When the thresholds are exceeded for a set time delay (e.g., 1–3 cycles), the algorithm issues a trip command to the circuit breaker. For critical faults, instantaneous tripping is used; for less severe conditions, time-delayed trip helps coordinate with downstream devices. Some algorithms also incorporate fault direction logic (using symmetrical component phase angles) to trip only for faults in the protected zone.

Implementation in Protective Relays

Digital Relay Platforms

Modern numerical relays from manufacturers like Siemens, ABB, Schweitzer Engineering Laboratories (SEL), and General Electric implement symmetrical-components-based fault detection as a standard protection element. For example, the SEL-421 relay has a built-in negative-sequence overcurrent element (51Q) and a zero-sequence overcurrent element (51N). These elements are configurable with multiple pickup levels and time-current curves. The algorithms run in the relay’s real-time operating system, processing data at speeds under 1 millisecond. The IEEE standard C37.111 (COMTRADE) defines the data format for recording fault events, enabling post-event analysis. More details on digital relay technology can be found in IEEE Xplore: Digital Relays for Power System Protection.
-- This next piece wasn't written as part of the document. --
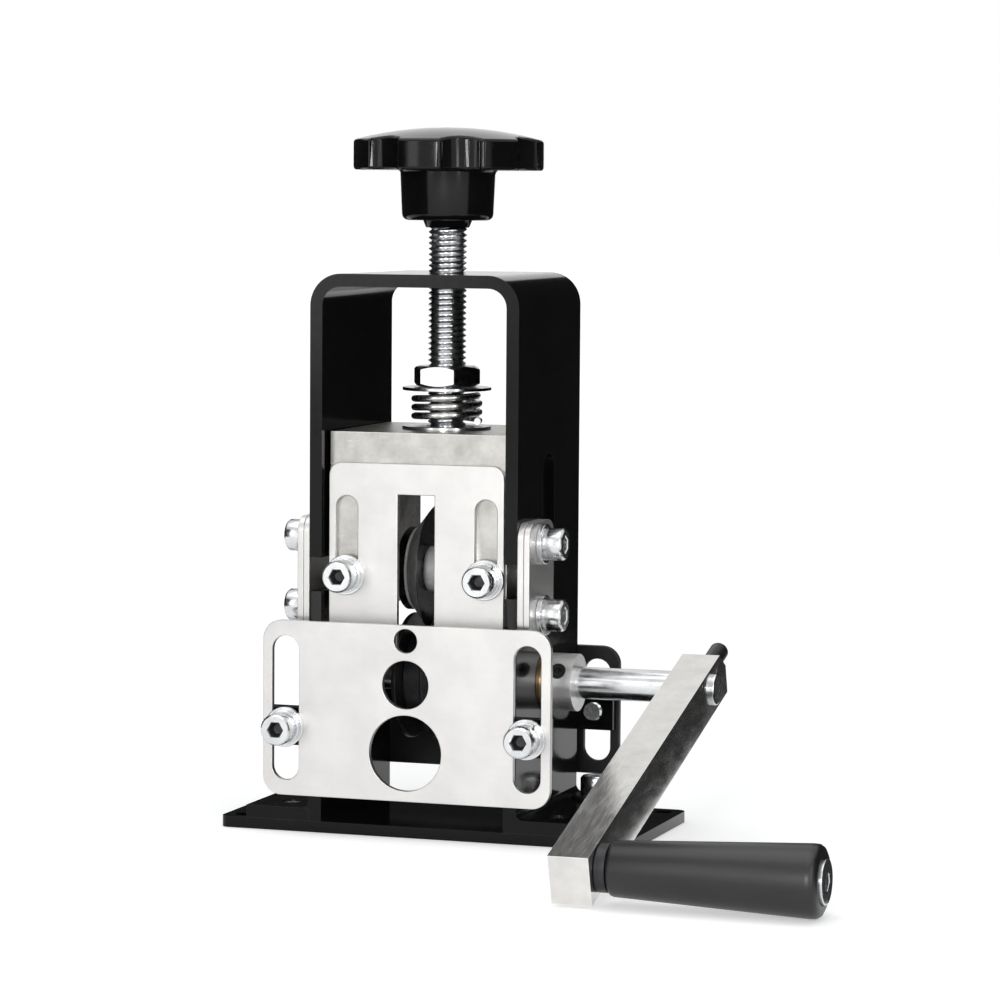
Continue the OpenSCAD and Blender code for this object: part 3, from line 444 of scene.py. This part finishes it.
# %% Helper that turns a mesh into a piece
SHARP_ANGLE = radians(32)
MERGE_DISTANCE = 0.002 * MM
pieces = []


def slot_of(node):
    for row in frame["record"]["subparts"]:
        if row["node"] == node:
            return row["material_slot"]
    return None


def smooth(piece, sharp):
    piece.data.shade_smooth()
    piece.data.set_sharp_from_angle(angle=sharp)


def make_piece(name, bm, node, sharp=SHARP_ANGLE):
    """Stores bm as the piece that stands for that node, with the node's body and finish."""
    piece = new_object(name, bm)
    smooth(piece, sharp)
    piece.data.materials.append(FINISHES[slot_of(node)])
    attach(piece, frame["nodes"][node]["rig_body"])
    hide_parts(node)
    pieces.append(piece)
    return piece


# %% [markdown]
# No real edge is a perfect corner: sheet is deburred, castings and plated parts are rounded, and the
# small radius catches the light as a thin bright line. A copy of each flat-sided part is merged into
# whole faces first, and then a Bevel modifier rounds only its sharp edges.

# %% Rounded copies of the flat-sided parts
FLAT_ANGLE = radians(0.5)
BEVEL_ANGLE = radians(35)


def rounded_copy(node, width, segments=2):
    """A copy of the part whose sharp edges are rounded to that width in mm."""
    bm = bmesh.new()
    bm.from_mesh(frame["nodes"][node].data)
    bmesh.ops.remove_doubles(bm, verts=bm.verts, dist=MERGE_DISTANCE)
    bmesh.ops.dissolve_limit(bm, angle_limit=FLAT_ANGLE, verts=bm.verts, edges=bm.edges)
    piece = make_piece(node + "_rounded", bm, node)
    edge = piece.modifiers.new("rounded_edges", "BEVEL")
    edge.width = width * MM
    edge.segments = segments
    edge.limit_method = "ANGLE"
    edge.angle_limit = BEVEL_ANGLE
    edge.harden_normals = True
    return piece


ROUNDED = {
    "base_plate": 0.5, "frame": 0.5, "guide_ears": 0.5, "left_inner_plate": 0.3, "left_outer_plate": 0.3,
    "right_inner_plate": 0.3, "right_outer_plate": 0.3, "side_washers": 0.25, "rear_foot_washers": 0.25,
    "lower_guide_washers": 0.25, "lower_guide_lock_washers": 0.15, "rear_guide_washers": 0.25,
    "upper_guide_washers": 0.25, "upper_guide_lock_washers": 0.15, "lower_seat_washer": 0.2,
    "upper_seat_washer": 0.2, "carriage_block": 0.4, "cutter_axle": 0.4, "left_spacer": 0.3,
    "right_spacer": 0.3, "crank_shaft": 0.6, "left_collar": 0.5, "right_collar": 0.5, "crank_arm": 0.5,
    "neck_washer": 0.5, "grip_bolt": 0.3, "upper_guide_plate": 0.3, "lower_guide_plate": 0.3,
    "rear_guide_plate": 0.3, "roller_spacer": 0.4, "roller_flange": 0.3,
}
OWN_FINISH = {
    "left_collar": "turned_zinc", "right_collar": "turned_zinc",
    "left_spacer": "spacer_steel", "right_spacer": "spacer_steel",
}
for node, width in ROUNDED.items():
    piece = rounded_copy(node, width)
    if node in OWN_FINISH:
        piece.data.materials[0] = FINISHES[OWN_FINISH[node]]
print("rounded copies:", len(pieces))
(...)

Example: Detecting a Single Line-to-Ground Fault

Consider a 13.8 kV distribution system with a solidly grounded neutral. A phase A to ground fault occurs at the midpoint of a feeder. The relay measures: - VA: 0.2 pu (faulted phase drops), VB: 1.0 pu, VC: 1.0 pu - IA: 5.0 pu (high fault current), IB: 0.1 pu, IC: 0.1 pu

After applying the symmetrical components transformation: - V0 = (VA + VB + VC)/3 = (0.2+1.0+1.0)/3 = 0.733 pu - V1 = (VA + a*VB + a^2*VC)/3 = (0.2 + 1.0∠120° + 1.0∠240°)/3 = 0.733 pu (approximately) - V2 = (VA + a^2*VB + a*VC)/3 = (0.2 + 1.0∠240° + 1.0∠120°)/3 = 0.0 pu

For currents: - I0 = (IA+IB+IC)/3 = (5.0+0.1+0.1)/3 = 1.733 pu - I1 = (IA + a*IB + a^2*IC)/3 = (5.0 + 0.1∠120° + 0.1∠240°)/3 ≈ 1.667 pu - I2 = (IA + a^2*IB + a*IC)/3 = (5.0 + 0.1∠240° + 0.1∠120°)/3 ≈ 0.0 pu

The algorithm sees I0 > 0.5 pu and V0 > 0.1 pu, exceeding the thresholds. It declares an SLG fault and issues a trip signal after a user-programmable delay (e.g., 3 cycles). The positive- and negative-sequence currents also confirm the fault type. This example is simplified; actual relays also consider fault resistance and load flow.
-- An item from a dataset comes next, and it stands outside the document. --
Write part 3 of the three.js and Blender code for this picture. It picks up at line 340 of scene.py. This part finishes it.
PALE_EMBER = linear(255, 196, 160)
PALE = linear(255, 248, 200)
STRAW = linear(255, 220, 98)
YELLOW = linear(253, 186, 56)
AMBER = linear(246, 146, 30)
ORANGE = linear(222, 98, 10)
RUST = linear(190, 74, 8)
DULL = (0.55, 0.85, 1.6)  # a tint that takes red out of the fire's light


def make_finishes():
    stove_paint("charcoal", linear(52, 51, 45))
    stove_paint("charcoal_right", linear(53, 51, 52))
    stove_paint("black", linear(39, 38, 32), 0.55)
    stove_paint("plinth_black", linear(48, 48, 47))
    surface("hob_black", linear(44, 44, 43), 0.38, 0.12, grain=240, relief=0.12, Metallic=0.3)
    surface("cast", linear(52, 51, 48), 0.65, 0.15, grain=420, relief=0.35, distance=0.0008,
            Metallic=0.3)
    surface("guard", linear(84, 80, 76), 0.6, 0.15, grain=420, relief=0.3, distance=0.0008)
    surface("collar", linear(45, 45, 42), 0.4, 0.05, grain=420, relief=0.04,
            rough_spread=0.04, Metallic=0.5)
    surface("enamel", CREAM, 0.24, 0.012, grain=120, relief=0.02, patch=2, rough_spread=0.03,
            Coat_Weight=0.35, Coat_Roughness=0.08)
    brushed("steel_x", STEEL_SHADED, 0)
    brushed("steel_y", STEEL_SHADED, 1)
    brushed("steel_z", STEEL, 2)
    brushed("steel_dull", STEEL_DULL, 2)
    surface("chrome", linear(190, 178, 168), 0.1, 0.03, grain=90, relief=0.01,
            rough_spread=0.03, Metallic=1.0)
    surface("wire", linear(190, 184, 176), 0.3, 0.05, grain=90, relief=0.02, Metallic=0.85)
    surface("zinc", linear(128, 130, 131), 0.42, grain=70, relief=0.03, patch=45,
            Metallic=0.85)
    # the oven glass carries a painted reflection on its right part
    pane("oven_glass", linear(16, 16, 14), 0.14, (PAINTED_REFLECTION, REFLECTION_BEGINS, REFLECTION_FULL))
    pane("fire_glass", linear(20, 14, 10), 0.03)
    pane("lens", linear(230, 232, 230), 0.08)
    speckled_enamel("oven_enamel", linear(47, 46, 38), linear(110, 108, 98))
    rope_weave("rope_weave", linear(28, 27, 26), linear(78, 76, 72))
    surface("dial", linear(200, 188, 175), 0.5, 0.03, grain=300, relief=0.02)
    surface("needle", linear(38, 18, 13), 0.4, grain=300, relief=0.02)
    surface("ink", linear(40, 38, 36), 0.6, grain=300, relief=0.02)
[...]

Advantages and Limitations

Advantages

  • Simplifies unbalanced fault analysis: The symmetrical components transform a messy three-phase problem into three independent single-phase networks.
  • Provides clear fault classification: The presence or absence of each sequence uniquely identifies the fault type.
  • Enables faster and more accurate detection: Sequence-based algorithms are less prone to nuisance tripping due to load changes or transformer inrush compared to pure overcurrent schemes.
  • Improves system reliability and safety: Faster clearing reduces arc-flash energy and equipment stress.
  • Supports directional protection: Phase angle differences between V2 and I2 can determine fault direction, critical for zone selectivity in looped networks.
  • Easy to integrate with existing relay firmware: Most modern numerical relays have sequence-based protection elements that are field-configurable.

Limitations

  • Sensitive to measurement errors: Incorrect phasor estimation due to CT/PT saturation, harmonics, or noise can cause false operations.
  • Affected by system grounding: In ungrounded or reactance-grounded systems, zero-sequence currents are small, making ground fault detection challenging.
  • May require adaptive thresholds: Fixed thresholds may not perform well under all loading or topology conditions.
  • Computational overhead: Real-time complex arithmetic can strain older relay processors, but modern DSPs handle it easily.
  • Does not detect high-impedance faults directly: High-impedance arcs (e.g., tree contact) produce fault currents below threshold; additional methods like harmonic analysis or neural networks are needed.

As power systems evolve toward digital substations and the smart grid, symmetrical component-based fault detection is gaining new capabilities. The IEC 61850 standard enables high-speed sampled values (SV) and GOOSE messages, allowing relays to share sequence component data with station buses and even perform distributed fault location. Machine learning algorithms are being trained on sequence component features to detect high-impedance faults and classify events without predefined thresholds. For example, researchers at several universities have developed neural networks that use V2, I2, V0, I0, and their derivatives to identify faults with above 99% accuracy. The integration of these algorithms into edge computing platforms within the substation will further reduce latency. Additionally, wide-area monitoring systems (WAMS) using phasor measurement units (PMUs) can apply symmetrical components across the entire grid to detect system faults and oscillations. For a review of smart grid protection, see Electrical Power Systems Research: Smart Grid Protection Techniques.

Conclusion

Designing fault detection algorithms based on symmetrical components analysis continues to be a cornerstone of modern power system protection. By decomposing unbalanced faults into positive, negative, and zero sequence networks, engineers gain a clear and mathematically tractable method to identify abnormal conditions quickly and reliably. The pipeline of phasor estimation, transformation, feature monitoring, and threshold-based decision-making is implemented in nearly all digital protective relays today. While limitations exist—particularly for high-impedance faults and in weakly grounded systems—ongoing advances in adaptive thresholds, machine learning, and digital substation communication promise to make fault detection even more robust. As grid complexity increases with distributed generation and renewable integration, symmetrical components analysis will remain an indispensable tool for ensuring stability, safety, and operational efficiency. For further reading on practical implementation, consider the textbook Power System Protection and Switchgear by B. Ram and D. Vishwakarma, which covers symmetrical components in depth.